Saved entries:
- - -

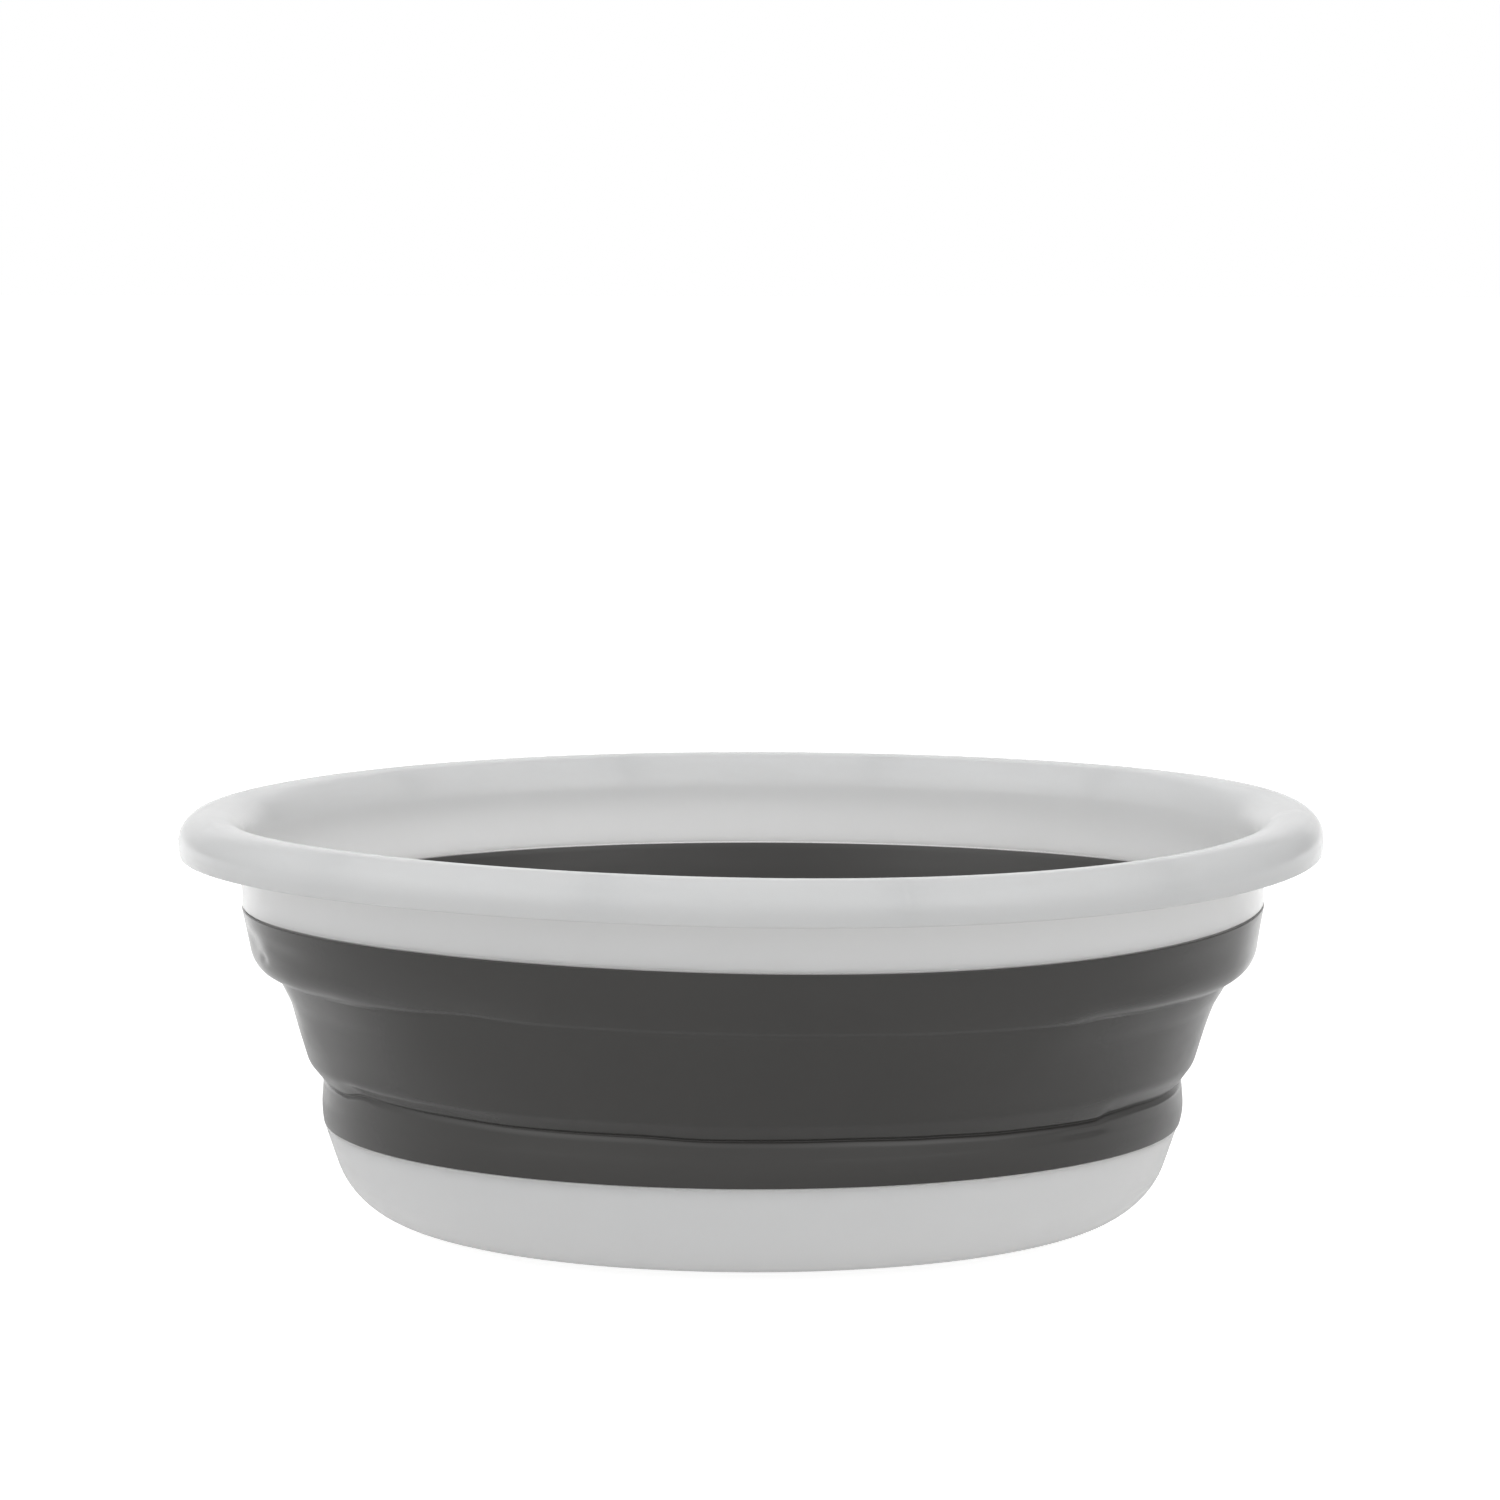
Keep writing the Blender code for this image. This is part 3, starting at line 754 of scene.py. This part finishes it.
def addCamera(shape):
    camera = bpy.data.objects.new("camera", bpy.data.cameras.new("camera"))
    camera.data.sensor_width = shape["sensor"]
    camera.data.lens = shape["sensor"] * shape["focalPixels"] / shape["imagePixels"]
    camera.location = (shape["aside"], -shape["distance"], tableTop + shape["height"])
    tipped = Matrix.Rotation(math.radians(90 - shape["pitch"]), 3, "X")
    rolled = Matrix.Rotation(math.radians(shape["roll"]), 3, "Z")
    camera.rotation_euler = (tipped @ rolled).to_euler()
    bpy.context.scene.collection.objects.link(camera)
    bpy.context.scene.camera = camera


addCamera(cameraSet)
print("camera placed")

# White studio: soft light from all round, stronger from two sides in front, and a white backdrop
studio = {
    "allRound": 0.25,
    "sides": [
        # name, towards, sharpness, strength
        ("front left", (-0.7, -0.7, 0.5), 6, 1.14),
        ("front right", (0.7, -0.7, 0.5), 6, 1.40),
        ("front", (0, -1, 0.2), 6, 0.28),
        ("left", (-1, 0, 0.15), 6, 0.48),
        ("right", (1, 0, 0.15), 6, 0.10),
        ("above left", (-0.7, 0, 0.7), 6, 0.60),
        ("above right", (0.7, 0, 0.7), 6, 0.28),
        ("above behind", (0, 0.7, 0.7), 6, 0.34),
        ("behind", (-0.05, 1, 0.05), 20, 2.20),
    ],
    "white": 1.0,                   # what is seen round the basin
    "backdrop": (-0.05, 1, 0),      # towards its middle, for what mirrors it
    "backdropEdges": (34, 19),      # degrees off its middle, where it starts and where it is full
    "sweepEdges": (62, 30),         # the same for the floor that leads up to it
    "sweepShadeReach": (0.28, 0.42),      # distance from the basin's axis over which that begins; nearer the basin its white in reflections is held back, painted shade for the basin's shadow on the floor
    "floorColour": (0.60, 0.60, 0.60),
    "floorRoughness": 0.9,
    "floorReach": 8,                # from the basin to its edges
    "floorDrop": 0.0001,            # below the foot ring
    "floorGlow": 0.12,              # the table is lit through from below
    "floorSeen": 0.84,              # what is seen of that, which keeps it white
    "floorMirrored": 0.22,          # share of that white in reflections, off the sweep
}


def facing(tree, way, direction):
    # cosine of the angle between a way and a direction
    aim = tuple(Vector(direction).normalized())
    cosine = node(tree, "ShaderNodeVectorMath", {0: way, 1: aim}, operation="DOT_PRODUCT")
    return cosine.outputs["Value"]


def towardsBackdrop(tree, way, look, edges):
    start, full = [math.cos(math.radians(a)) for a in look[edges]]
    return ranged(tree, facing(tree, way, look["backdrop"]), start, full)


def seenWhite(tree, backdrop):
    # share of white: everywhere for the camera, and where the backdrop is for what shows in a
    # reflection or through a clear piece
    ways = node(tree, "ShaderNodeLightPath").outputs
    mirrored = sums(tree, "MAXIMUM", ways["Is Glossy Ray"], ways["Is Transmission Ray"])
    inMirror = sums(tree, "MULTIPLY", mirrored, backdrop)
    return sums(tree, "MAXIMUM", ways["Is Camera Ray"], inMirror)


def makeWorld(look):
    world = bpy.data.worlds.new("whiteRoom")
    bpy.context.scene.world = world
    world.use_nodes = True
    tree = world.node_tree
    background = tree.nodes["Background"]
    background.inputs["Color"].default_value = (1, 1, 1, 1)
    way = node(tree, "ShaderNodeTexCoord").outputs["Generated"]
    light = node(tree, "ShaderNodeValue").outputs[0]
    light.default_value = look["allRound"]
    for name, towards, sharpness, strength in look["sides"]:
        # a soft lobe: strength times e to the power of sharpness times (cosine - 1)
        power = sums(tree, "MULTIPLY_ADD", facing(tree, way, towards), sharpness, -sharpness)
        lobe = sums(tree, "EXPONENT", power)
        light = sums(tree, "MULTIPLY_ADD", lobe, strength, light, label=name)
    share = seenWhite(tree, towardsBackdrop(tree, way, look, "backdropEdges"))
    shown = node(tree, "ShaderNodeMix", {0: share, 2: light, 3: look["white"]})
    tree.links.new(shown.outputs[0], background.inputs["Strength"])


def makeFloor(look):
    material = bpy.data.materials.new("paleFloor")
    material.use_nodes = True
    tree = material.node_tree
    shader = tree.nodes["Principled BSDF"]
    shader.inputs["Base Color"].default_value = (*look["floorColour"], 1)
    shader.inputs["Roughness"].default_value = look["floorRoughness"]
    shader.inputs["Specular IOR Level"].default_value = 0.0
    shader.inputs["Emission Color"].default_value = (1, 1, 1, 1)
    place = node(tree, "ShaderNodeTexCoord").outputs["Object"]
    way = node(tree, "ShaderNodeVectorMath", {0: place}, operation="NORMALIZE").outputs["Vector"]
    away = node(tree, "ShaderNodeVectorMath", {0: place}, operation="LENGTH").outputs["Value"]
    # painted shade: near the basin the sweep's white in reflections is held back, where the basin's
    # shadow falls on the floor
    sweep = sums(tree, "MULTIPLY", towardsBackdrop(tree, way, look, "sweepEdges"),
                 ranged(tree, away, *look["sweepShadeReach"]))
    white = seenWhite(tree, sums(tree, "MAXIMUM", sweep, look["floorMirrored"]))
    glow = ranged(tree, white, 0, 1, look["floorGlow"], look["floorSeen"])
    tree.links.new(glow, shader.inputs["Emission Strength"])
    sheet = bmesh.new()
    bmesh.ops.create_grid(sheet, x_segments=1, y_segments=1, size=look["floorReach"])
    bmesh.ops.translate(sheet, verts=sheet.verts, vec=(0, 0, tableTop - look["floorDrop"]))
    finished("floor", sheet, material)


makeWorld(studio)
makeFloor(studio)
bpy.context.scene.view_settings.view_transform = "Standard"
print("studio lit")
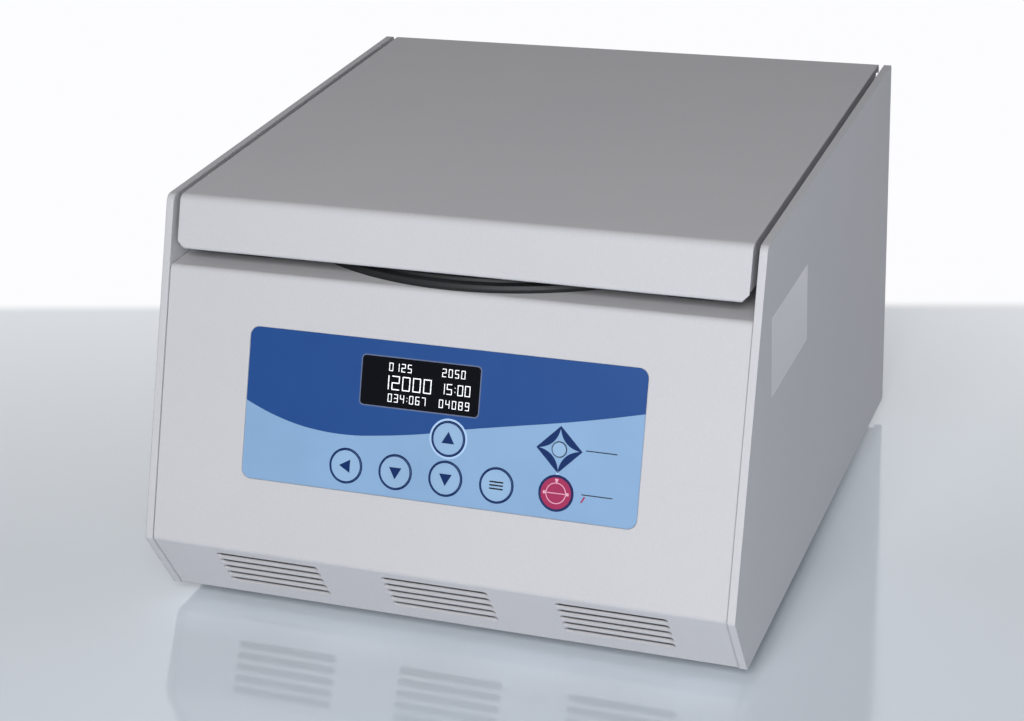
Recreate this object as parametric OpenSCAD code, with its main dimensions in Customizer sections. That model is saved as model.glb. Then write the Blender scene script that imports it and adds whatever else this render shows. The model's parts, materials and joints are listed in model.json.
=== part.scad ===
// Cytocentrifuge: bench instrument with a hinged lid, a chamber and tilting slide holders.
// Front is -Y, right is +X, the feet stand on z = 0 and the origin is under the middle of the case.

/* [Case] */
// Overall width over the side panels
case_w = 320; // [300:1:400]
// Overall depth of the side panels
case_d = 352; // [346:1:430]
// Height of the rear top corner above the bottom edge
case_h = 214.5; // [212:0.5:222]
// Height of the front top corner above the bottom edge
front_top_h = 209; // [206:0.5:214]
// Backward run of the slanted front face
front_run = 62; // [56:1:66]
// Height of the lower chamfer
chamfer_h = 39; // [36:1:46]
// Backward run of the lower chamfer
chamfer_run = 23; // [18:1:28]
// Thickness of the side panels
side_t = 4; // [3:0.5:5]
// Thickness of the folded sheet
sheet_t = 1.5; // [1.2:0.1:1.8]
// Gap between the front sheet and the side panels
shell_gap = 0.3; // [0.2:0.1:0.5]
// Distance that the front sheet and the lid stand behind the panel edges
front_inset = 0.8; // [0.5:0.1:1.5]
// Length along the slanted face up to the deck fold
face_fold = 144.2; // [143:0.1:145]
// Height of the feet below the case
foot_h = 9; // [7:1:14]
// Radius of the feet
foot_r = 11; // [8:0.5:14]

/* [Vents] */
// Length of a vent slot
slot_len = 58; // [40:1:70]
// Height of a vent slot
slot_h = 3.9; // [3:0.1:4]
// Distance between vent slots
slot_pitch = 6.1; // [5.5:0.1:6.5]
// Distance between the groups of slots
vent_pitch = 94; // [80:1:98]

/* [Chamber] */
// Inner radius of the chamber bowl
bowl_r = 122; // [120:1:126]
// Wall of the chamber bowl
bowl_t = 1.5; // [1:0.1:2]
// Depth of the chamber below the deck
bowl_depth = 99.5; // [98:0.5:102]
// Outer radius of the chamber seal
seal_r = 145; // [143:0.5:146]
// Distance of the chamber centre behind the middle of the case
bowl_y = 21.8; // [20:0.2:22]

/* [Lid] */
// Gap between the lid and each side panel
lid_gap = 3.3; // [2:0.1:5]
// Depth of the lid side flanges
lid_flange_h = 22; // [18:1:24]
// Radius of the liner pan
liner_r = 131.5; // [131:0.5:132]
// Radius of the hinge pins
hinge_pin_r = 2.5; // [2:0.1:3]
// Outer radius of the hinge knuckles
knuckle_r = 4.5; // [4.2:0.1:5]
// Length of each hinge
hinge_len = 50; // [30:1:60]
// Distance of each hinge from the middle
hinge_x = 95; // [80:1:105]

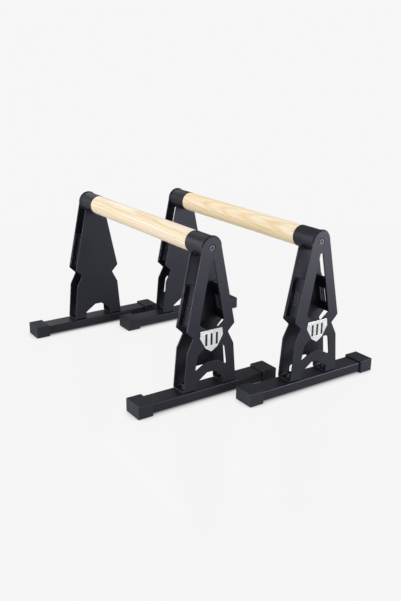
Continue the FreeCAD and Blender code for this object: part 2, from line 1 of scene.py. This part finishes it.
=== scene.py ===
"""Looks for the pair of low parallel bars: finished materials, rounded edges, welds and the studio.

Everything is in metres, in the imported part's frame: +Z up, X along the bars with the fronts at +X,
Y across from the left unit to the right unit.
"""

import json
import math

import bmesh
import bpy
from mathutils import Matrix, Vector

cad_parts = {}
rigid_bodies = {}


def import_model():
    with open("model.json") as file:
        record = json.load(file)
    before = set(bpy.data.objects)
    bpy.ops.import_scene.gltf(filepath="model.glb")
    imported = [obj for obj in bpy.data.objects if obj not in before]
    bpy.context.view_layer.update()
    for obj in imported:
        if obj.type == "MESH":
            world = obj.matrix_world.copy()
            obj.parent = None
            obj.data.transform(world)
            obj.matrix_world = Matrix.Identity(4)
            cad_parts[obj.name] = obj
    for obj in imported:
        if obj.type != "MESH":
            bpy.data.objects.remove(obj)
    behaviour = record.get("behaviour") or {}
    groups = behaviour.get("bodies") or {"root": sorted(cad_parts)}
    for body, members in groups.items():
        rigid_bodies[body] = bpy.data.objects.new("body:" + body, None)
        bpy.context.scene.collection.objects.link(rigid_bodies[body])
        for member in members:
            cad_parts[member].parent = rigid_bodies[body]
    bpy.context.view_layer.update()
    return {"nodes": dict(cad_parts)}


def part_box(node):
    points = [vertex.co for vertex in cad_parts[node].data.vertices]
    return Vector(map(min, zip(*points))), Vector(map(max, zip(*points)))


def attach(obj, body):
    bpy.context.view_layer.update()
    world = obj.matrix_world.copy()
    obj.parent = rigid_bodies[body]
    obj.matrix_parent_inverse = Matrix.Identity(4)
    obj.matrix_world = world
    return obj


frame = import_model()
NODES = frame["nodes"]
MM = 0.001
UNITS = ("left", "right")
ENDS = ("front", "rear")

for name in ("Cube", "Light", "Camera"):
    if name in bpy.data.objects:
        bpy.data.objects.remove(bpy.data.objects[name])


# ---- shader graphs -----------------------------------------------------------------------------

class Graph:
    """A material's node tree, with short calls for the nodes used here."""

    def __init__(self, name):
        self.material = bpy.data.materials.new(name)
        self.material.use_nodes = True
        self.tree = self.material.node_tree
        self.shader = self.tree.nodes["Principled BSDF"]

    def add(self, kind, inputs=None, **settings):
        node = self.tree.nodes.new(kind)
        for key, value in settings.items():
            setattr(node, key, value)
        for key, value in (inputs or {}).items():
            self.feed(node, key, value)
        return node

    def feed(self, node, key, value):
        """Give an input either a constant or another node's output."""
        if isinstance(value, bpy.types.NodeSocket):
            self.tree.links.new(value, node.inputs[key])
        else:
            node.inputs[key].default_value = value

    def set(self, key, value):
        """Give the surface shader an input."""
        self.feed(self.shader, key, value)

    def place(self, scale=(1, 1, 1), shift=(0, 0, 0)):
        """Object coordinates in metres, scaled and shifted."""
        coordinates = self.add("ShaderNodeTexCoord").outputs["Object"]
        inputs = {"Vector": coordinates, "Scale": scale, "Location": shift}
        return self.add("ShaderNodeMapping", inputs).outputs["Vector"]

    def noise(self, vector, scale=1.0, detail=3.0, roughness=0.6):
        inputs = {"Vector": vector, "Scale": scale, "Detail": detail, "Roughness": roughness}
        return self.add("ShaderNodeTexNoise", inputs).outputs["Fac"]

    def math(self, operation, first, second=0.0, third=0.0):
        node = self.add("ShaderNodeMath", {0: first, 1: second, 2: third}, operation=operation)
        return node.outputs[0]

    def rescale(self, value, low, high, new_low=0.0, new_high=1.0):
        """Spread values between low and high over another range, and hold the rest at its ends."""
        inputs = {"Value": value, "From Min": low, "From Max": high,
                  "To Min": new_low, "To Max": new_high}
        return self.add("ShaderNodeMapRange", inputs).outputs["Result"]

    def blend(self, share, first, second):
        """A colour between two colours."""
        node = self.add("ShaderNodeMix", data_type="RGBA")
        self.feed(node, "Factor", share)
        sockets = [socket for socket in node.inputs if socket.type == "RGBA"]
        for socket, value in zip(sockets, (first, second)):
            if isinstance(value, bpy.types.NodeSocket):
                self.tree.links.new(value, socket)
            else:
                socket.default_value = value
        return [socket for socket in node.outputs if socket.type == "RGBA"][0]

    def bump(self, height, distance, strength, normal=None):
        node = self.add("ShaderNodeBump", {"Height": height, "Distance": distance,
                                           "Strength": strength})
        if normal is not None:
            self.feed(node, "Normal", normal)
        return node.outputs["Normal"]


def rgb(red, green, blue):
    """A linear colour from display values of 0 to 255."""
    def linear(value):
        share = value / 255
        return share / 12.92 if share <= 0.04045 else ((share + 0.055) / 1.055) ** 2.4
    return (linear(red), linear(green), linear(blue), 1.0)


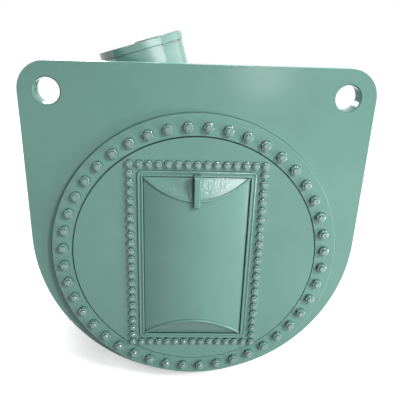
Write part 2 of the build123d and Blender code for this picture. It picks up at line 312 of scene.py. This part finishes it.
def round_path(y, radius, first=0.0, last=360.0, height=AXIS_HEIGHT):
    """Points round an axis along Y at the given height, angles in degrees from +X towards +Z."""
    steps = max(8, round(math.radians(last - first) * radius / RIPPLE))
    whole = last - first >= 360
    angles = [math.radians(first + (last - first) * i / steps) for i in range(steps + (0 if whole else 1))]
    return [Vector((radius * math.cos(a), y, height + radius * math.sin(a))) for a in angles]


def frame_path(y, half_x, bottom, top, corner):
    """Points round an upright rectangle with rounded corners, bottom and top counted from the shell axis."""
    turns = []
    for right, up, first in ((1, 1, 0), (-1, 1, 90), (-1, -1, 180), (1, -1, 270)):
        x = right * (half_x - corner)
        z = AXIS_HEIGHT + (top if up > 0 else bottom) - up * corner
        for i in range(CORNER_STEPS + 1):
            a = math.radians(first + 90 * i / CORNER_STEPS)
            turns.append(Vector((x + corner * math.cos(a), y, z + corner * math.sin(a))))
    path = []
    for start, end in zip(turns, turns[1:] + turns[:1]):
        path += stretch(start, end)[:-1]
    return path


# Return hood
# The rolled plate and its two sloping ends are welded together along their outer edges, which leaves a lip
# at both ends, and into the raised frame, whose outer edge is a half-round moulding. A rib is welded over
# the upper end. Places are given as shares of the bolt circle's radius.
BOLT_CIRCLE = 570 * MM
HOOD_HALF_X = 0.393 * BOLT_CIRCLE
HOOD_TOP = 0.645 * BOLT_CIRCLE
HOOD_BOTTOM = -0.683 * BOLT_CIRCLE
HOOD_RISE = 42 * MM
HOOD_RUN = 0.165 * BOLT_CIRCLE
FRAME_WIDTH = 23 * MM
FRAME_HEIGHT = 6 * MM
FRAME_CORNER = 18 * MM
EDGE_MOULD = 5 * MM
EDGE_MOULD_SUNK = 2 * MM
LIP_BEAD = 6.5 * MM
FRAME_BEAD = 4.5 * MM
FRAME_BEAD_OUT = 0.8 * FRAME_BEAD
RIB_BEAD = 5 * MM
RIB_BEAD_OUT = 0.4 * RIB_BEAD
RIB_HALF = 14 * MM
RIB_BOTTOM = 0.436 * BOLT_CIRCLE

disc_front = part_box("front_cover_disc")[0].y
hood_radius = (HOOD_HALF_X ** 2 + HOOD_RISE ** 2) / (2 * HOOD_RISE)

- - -

**Description of the task**
Of the entries listed above, reproduce only the lines starting at the line containing "Write part 2" and ending at the line containing "return path". Include both, exactly as they stand.

**Written reply**
Write part 2 of the build123d and Blender code for this picture. It picks up at line 312 of scene.py. This part finishes it.
def round_path(y, radius, first=0.0, last=360.0, height=AXIS_HEIGHT):
    """Points round an axis along Y at the given height, angles in degrees from +X towards +Z."""
    steps = max(8, round(math.radians(last - first) * radius / RIPPLE))
    whole = last - first >= 360
    angles = [math.radians(first + (last - first) * i / steps) for i in range(steps + (0 if whole else 1))]
    return [Vector((radius * math.cos(a), y, height + radius * math.sin(a))) for a in angles]


def frame_path(y, half_x, bottom, top, corner):
    """Points round an upright rectangle with rounded corners, bottom and top counted from the shell axis."""
    turns = []
    for right, up, first in ((1, 1, 0), (-1, 1, 90), (-1, -1, 180), (1, -1, 270)):
        x = right * (half_x - corner)
        z = AXIS_HEIGHT + (top if up > 0 else bottom) - up * corner
        for i in range(CORNER_STEPS + 1):
            a = math.radians(first + 90 * i / CORNER_STEPS)
            turns.append(Vector((x + corner * math.cos(a), y, z + corner * math.sin(a))))
    path = []
    for start, end in zip(turns, turns[1:] + turns[:1]):
        path += stretch(start, end)[:-1]
    return path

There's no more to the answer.